* DIRECTION
Begin at the line that contains "make_bottom_pan()", stop after the line that contains "for node in", and reproduce only that span, unaltered.

*-*-*

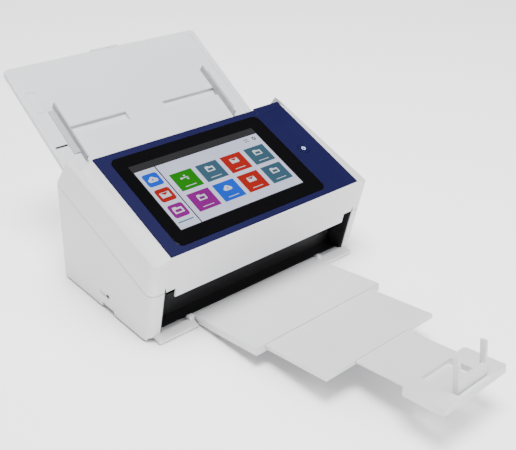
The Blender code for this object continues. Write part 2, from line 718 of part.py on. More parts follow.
def make_input_tray():
    """The input tray: hollow underneath, with slots for the side guides and a channel for the extension."""
    outline = rounded(-TRAY_HALF, TRAY_START, TRAY_HALF, TRAY_END, 6.0, 3)
    tray = plate("input_tray", outline, -TRAY_THICK, 0, TRAY, "tray")
    for side in (-1, 1):
        x0, x1 = sorted((side * 66.0, side * 139.5))
        low, high = GUIDE_KEEL_S[0] - 4, GUIDE_KEEL_S[1] + 4
        cut(tray, box(f"cut_pocket_low_{side}", (x0, 34, -10), (x1, low, -2.2), TRAY))
        cut(tray, box(f"cut_pocket_high_{side}", (x0, high, -10), (x1, TRAY_END - 4, -2.2), TRAY))
        x0, x1 = sorted((side * (GUIDE_WALL_X[1] - GUIDE_TRAVEL - 5), side * (GUIDE_WALL_X[1] + 6)))
        cut(tray, box(f"cut_guide_slot_{side}", (x0, GUIDE_KEEL_S[0] - 0.4, GUIDE_SLOT_FLOOR),
                      (x1, GUIDE_KEEL_S[1] + 0.4, 10), TRAY))
        x0, x1 = sorted((side * 137.8, side * 150.0))
        cut(tray, rod(f"cut_tray_pin_{side}", 2.2, x0, x1, TRAY_PIVOT, TRAY, sides=16))
    cut(tray, box("cut_extension_channel", (-55.5, 104, -4.6), (55.5, TRAY_END + 5, -1.6), TRAY))
    return tray


def make_input_extension():
    end = TRAY_END + 2.0
    sheet = box("input_extension", (-55.2, 106, -4.3), (55.2, end, -1.9), TRAY, "tray")
    join(sheet, box("extension_grip", (-20, TRAY_END + 0.5, -4.3), (20, TRAY_END + 3.0, 0.0), TRAY))
    return sheet


def make_side_guide(side):
    """A side guide: a wall, a foot that lies on the tray, and a keel in the tray's slot."""
    name = ("left" if side < 0 else "right") + "_guide"

    def span(a, b):
        return sorted((side * a, side * b))

    x0, x1 = span(*GUIDE_WALL_X)
    guide = box(name, (x0, GUIDE_SPAN[0], GAP), (x1, GUIDE_SPAN[1], GUIDE_HEIGHT), TRAY, "guide")
    x0, x1 = span(GUIDE_WALL_X[0] + 0.5, 121.3)
    join(guide, box(name + "_foot", (x0, 53.5, GAP), (x1, 119.8, 1.5), TRAY))
    x0, x1 = span(GUIDE_WALL_X[1] - 1, GUIDE_WALL_X[1] + 4)
    low, high = GUIDE_KEEL_S
    join(guide, box(name + "_keel", (x0, low, GUIDE_SLOT_FLOOR + 0.4), (x1, high, 1.0), TRAY))
    return guide


def make_output_tray():
    """The first stage: a flat box hinged behind the lip, open at its front end for the second stage."""
    half, length = STAGE_1
    bottom = OUT_TOP - 9.0
    outline = [(3.4, OUT_TOP), (-length, OUT_TOP), (-length, bottom), (-8, bottom), (3.4, -2.4)]
    tray = prism("output_tray", outline, -half, half, OUTPUT, "white")
    cut(tray, box("cut_stage_2_bay", (-82.2, -length - 5, bottom + 1.5), (82.2, -9.0, OUT_TOP - 1.5), OUTPUT))
    join(tray, rod("tray_trunnion", 1.8, -half - 3.8, half + 3.8, (0, 0), OUTPUT, sides=16))
    return tray


def make_output_extension():
    """The second stage, which slides in the first and holds the third."""
    half, near, far = STAGE_2
    top, bottom = OUT_TOP - 1.9, OUT_TOP - 7.1
    stage = box("output_extension", (-half, -far, bottom), (half, -near, top), OUTPUT, "white")
    cut(stage, box("cut_stage_3_bay", (-40.6, -far - 5, bottom + 1.3), (40.6, -near - 5, top - 1.3), OUTPUT))
    return stage


def make_output_end():
    """The third stage: a tongue inside the second, and an end plate whose pocket takes the folded stop."""
    half, near = END_PLATE
    top, bottom = OUT_TOP - 0.4, OUT_TOP - 8.4
    plate_outline = rounded(-half, -OUT_LENGTH, half, -near, 4.0, 4)
    end = plate("output_end_tray", plate_outline, bottom, top, OUTPUT, "white")
    tongue_top, tongue_bottom = OUT_TOP - 3.6, OUT_TOP - 5.4
    tongue_end = -STAGE_2[2] + 14
    join(end, box("end_tongue", (-40.2, -near - 2, tongue_bottom), (40.2, tongue_end, tongue_top), OUTPUT))
    y, _ = STOP_PIVOT
    edge, front, back = STOP_HALF + 0.5, y - 2.6, y + STOP_HEIGHT + 0.8
    cut(end, box("cut_stop_pocket", (-edge, front, top - 5.2), (edge, back, top + 5), OUTPUT))
    for side in (-1, 1):
        x0, x1 = sorted((side * (STOP_HALF - STOP_POST - 0.5), side * edge))
        cut(end, box(f"cut_post_slot_{side}", (x0, front, bottom - 1), (x1, back, top + 5), OUTPUT))
    cut(end, rod("cut_stop_pivot", 1.5, -STOP_HALF - 3.4, STOP_HALF + 3.4, STOP_PIVOT, OUTPUT, sides=12))
    return end


def make_paper_stop():
    """The flip-up stop: two deep posts and a flat crossbar on a pivot in the end plate's pocket."""
    y, z = STOP_PIVOT
    front, bar_back, back = STOP_DEPTH
    foot, top, inner = front, STOP_HEIGHT, STOP_HALF - STOP_POST
    axis = empty("paper_stop_axis", OUTPUT, (0, y, z))
    stop = box("paper_stop", (-STOP_HALF, front, foot), (STOP_HALF, back, top), axis, "white")
    cut(stop, box("cut_stop_window", (-inner, front - 1, STOP_BAR_TOP), (inner, back + 1, top + 1), axis))
    cut(stop, box("cut_stop_back", (-inner, bar_back, foot - 1), (inner, back + 1, top + 1), axis))
    join(stop, rod("stop_trunnion", 1.2, -STOP_HALF - 3.0, STOP_HALF + 3.0, (0, 0), axis, sides=12))
    return stop


clear_scene()
PARTS = new_collection("document_scanner")
CUTTERS = new_collection("cutters")
CUTTERS.hide_render = True
LOOKS = {
    "white": material("white_plastic", (0.80, 0.80, 0.82), 0.45),
    "tray": material("tray_plastic", (0.74, 0.75, 0.78), 0.5),
    "guide": material("guide_plastic", (0.55, 0.56, 0.60), 0.5),
    "blue": material("blue_panel", (0.022, 0.028, 0.12), 0.4),
    "black": material("black_plastic", (0.02, 0.02, 0.022), 0.5),
    "dark": material("dark_plastic", (0.06, 0.06, 0.065), 0.5),
    "glass": material("glass", (0.01, 0.01, 0.012), 0.08),
    "board": material("circuit_board", (0.02, 0.16, 0.07), 0.5),
    "steel": material("steel", (0.6, 0.6, 0.62), 0.35, 1.0),
    "brass": material("brass", (0.72, 0.52, 0.2), 0.35, 1.0),
    "rubber": material("rubber", (0.035, 0.035, 0.038), 0.85),
}
PORT_HOLES = (("power_inlet", (-128, 14), (-112, 26)), ("usb_port", (-98, 14), (-84, 26)),
              ("network_port", (-72, 13), (-54, 28)))
STOP_PIVOT = (-OUT_LENGTH + 6.5, OUT_TOP - 2.9)

MACHINE = empty("machine", None, (0, ORIGIN_Y, 0))
COVER = machine_space_on("cover_axis", (0, *HINGE))
PANEL = empty("panel_space", COVER, (0, 0, PANEL_FRONT_Z), PANEL_SLOPE)
PATH = empty("path_space", MACHINE, (0, *PATH_AT), PATH_SLOPE)
COVER_PATH = empty("cover_path_space", COVER, (0, *PATH_AT), PATH_SLOPE)
TRAY_AXIS = empty("input_tray_axis", PATH, (0, *TRAY_PIVOT))
TRAY = empty("input_tray_space", TRAY_AXIS, (0, -TRAY_PIVOT[0], -TRAY_PIVOT[1]))
OUTPUT = empty("output_tray_axis", MACHINE, (0, *OUT_PIVOT), -OUT_SLOPE)

make_bottom_pan()
make_rear_cover()
for hand in (-1, 1):
    make_side_cover(hand)
    make_frame(hand)
make_exit_liner()
make_cover_shell()
make_control_panel()
make_display()
make_button()
make_lever()
make_lower_guide()
make_upper_guide()
make_scan_units()
make_driven_rollers()
make_idlers()
make_motor_and_belt()
make_electronics()
make_feet()
make_pins()
make_input_tray()
make_input_extension()
for hand in (-1, 1):
    make_side_guide(hand)
make_output_tray()
make_output_extension()
make_output_end()
make_paper_stop()
bpy.context.view_layer.update()
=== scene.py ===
import json
import math

import bmesh
import bpy
from mathutils import Matrix, Vector


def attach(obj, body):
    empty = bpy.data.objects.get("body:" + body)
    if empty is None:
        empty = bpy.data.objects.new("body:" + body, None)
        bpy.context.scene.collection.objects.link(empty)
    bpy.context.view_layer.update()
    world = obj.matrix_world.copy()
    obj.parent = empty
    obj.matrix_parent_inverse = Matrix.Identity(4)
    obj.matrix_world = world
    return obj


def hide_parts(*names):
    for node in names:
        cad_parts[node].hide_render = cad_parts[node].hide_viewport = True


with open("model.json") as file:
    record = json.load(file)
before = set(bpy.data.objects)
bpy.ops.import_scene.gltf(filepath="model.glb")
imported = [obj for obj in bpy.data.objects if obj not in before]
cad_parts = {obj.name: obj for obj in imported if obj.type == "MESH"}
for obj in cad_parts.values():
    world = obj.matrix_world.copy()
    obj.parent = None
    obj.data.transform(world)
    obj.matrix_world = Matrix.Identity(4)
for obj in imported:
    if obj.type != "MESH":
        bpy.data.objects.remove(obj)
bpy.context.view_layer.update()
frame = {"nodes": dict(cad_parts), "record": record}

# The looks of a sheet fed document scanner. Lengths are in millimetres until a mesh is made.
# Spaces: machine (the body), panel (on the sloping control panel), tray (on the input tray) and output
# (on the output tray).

NODES = frame["nodes"]
BODY_OF = {n: body for body, nodes in frame["record"]["behaviour"]["bodies"].items() for n in nodes}
SLOT_OF = {part["node"]: part["material_slot"] for part in frame["record"]["subparts"]}

MM = 0.001
ORIGIN_Y = -28.25

# Body outline
HALF_WIDTH = 159.0
PANEL_HALF = 138.0
PANEL_FRONT_Z = 112.2
PANEL_SLOPE = math.radians(21.37)
FRONT_LEAN = 0.2113
SHOULDER_FRONT_Z = 104.1
SHOULDER_REAR = (167.2, 162.7)
CHAMFER = (195.2, 130.5)
REAR_Y = 199.3
FLOOR_Z = 3.0
SEAM_Z = 66.4
SEAM_BEND_Y = 20.0
SEAM_RISE = 0.354

# Roundings of the moulded shells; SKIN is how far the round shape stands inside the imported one
SHARP_ANGLE = math.radians(32.0)
EDGE_SEGMENTS = 2
FILLET_STEPS = 4
SKIN = 0.02
CORNER_R = 9.0
SIDE_R = 2.2
EDGE_R = {"front_foot": 0.4, "front_top": 0.7, "rear_top": 3.0, "chamfer": 4.0, "rear_foot": 1.0}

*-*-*

* EXERCISE RESULT
make_bottom_pan()
make_rear_cover()
for hand in (-1, 1):
    make_side_cover(hand)
    make_frame(hand)
make_exit_liner()
make_cover_shell()
make_control_panel()
make_display()
make_button()
make_lever()
make_lower_guide()
make_upper_guide()
make_scan_units()
make_driven_rollers()
make_idlers()
make_motor_and_belt()
make_electronics()
make_feet()
make_pins()
make_input_tray()
make_input_extension()
for hand in (-1, 1):
    make_side_guide(hand)
make_output_tray()
make_output_extension()
make_output_end()
make_paper_stop()
bpy.context.view_layer.update()
=== scene.py ===
import json
import math

import bmesh
import bpy
from mathutils import Matrix, Vector


def attach(obj, body):
    empty = bpy.data.objects.get("body:" + body)
    if empty is None:
        empty = bpy.data.objects.new("body:" + body, None)
        bpy.context.scene.collection.objects.link(empty)
    bpy.context.view_layer.update()
    world = obj.matrix_world.copy()
    obj.parent = empty
    obj.matrix_parent_inverse = Matrix.Identity(4)
    obj.matrix_world = world
    return obj


def hide_parts(*names):
    for node in names:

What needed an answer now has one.